As events continue to dramatically unfold in Cairo’s Liberty Square, the US also persists in propping up other assholes around the world beyond Hosni Mubarak, who is clinging to power despite the last two weeks.
The US hypocritically loves dictators while crying for democracy.
And this bullshit slaps the face of the Egyptian protesters:
As if deliberately bragging about this disconnect between pro-democratic rhetoric and undemocratic reality, Secretary of State Hillary Clinton told Arab television: “I really consider President and Mrs.

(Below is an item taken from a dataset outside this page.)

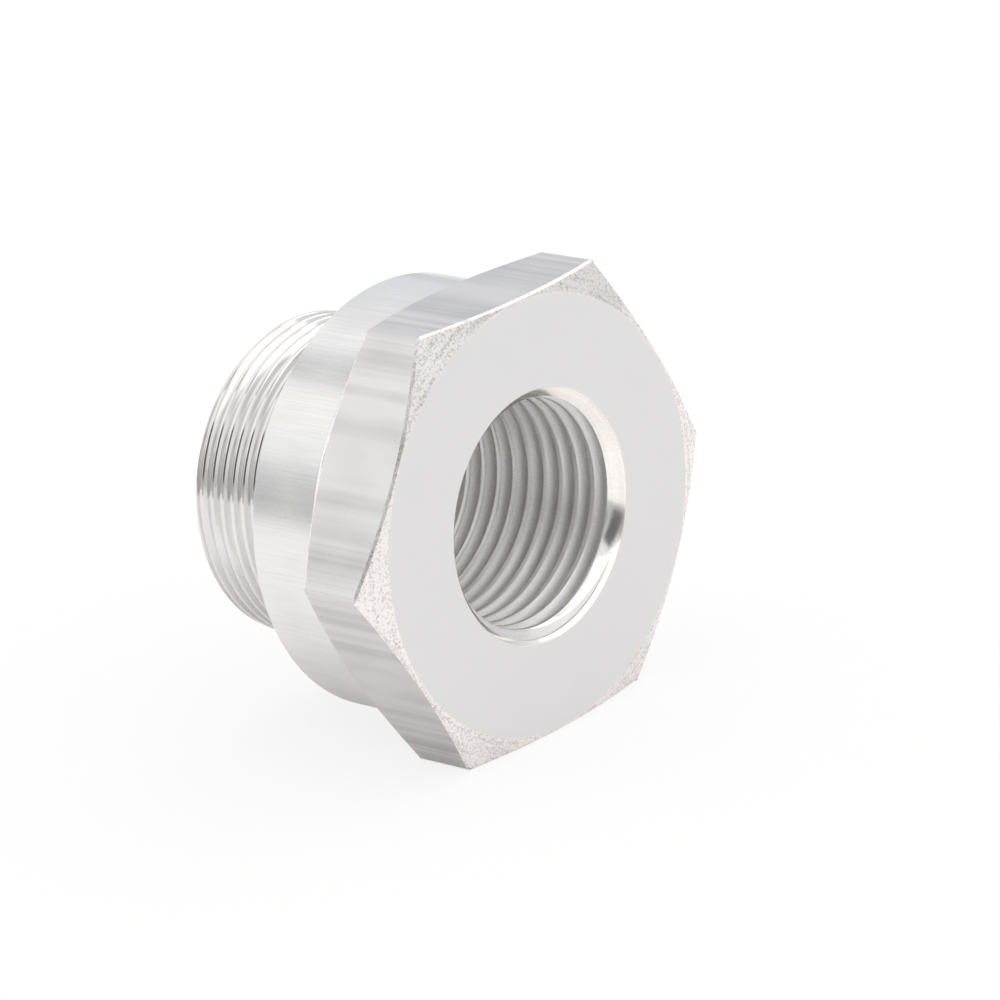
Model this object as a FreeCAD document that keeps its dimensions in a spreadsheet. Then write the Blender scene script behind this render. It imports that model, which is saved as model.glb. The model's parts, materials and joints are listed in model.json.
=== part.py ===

Mubarak to be friends of my family.”
The US will one day pay dearly for this two-faced slapping.
(Illustration found here).
And Jumping Joe Biden kept the family feelings all together.
In an interview on PBS (via The Hill):
When asked if Mubarak was a dictator, Biden responded, “Mubarak has been an ally of ours in a number of things and he’s been very responsible on, relative to geopolitical interests in the region, Middle East peace efforts, the actions Egypt has taken relative to normalizing the relationship with Israel … I would not refer to him as a dictator.”
Well, what would Joe say about this list of non-dictators?
- 1 — Paul Biya, Cameroon
- 2 — Gurbanguly Berdymuhammedov (or Berdymukhamedov), Turkmenistan
- 3 — Teodoro Obiang Nguema, Equatorial Guinea
- 4 — Idriss Deby, Chad
- 5 — Islam Karimov, Uzbekistan
- 6 — Meles Zenawi, Ethiopia
- 7 — King Abdullah Bin Abdul-Aziz, Saudi Arabia
All these guys are not very nice to their own people and the US backs them to the hilt.
And they could be next in line and Jumping Joe might have to claim these assholes are not dictators either despite all kids of noted and reported human rights abuses along with all kinds of other nefarious shit.
The US needs to wake-up and smell the revolution.
Paul Krugman in his New York Times column this morning touches upon a landscape these non-dictators do not want to venture out into, despite there’s no real stopping it — food and the impact of climate change.
A couple of bits:
The consequences of this food crisis go far beyond economics.
After all, the big question about uprisings against corrupt and oppressive regimes in the Middle East isn’t so much why they’re happening as why they’re happening now.
And there’s little question that sky-high food prices have been an important trigger for popular rage.
…
Still, food prices lagged behind the prices of other commodities until last summer. Then the weather struck.
Consider the case of wheat, whose price has almost doubled since the summer.
The immediate cause of the wheat price spike is obvious: world production is down sharply.
The bulk of that production decline, according to U.S. Department of Agriculture data, reflects a sharp plunge in the former Soviet Union.
And we know what that’s about: a record heat wave and drought, which pushed Moscow temperatures above 100 degrees for the first time ever.
The Russian heat wave was only one of many recent extreme weather events, from dry weather in Brazil to biblical-proportion flooding in Australia, that have damaged world food production.
…
Don’t let the snow fool you: globally, 2010 was tied with 2005 for warmest year on record, even though we were at a solar minimum and La Niña was a cooling factor in the second half of the year.
Temperature records were set not just in Russia but in no fewer than 19 countries, covering a fifth of the world’s land area.
And both droughts and floods are natural consequences of a warming world: droughts because it’s hotter, floods because warm oceans release more water vapor.
…
But the evidence does, in fact, suggest that what we’re getting now is a first taste of the disruption, economic and political, that we’ll face in a warming world.
And given our failure to act on greenhouse gases, there will be much more, and much worse, to come.
Dictators or not, change is rattling its coming.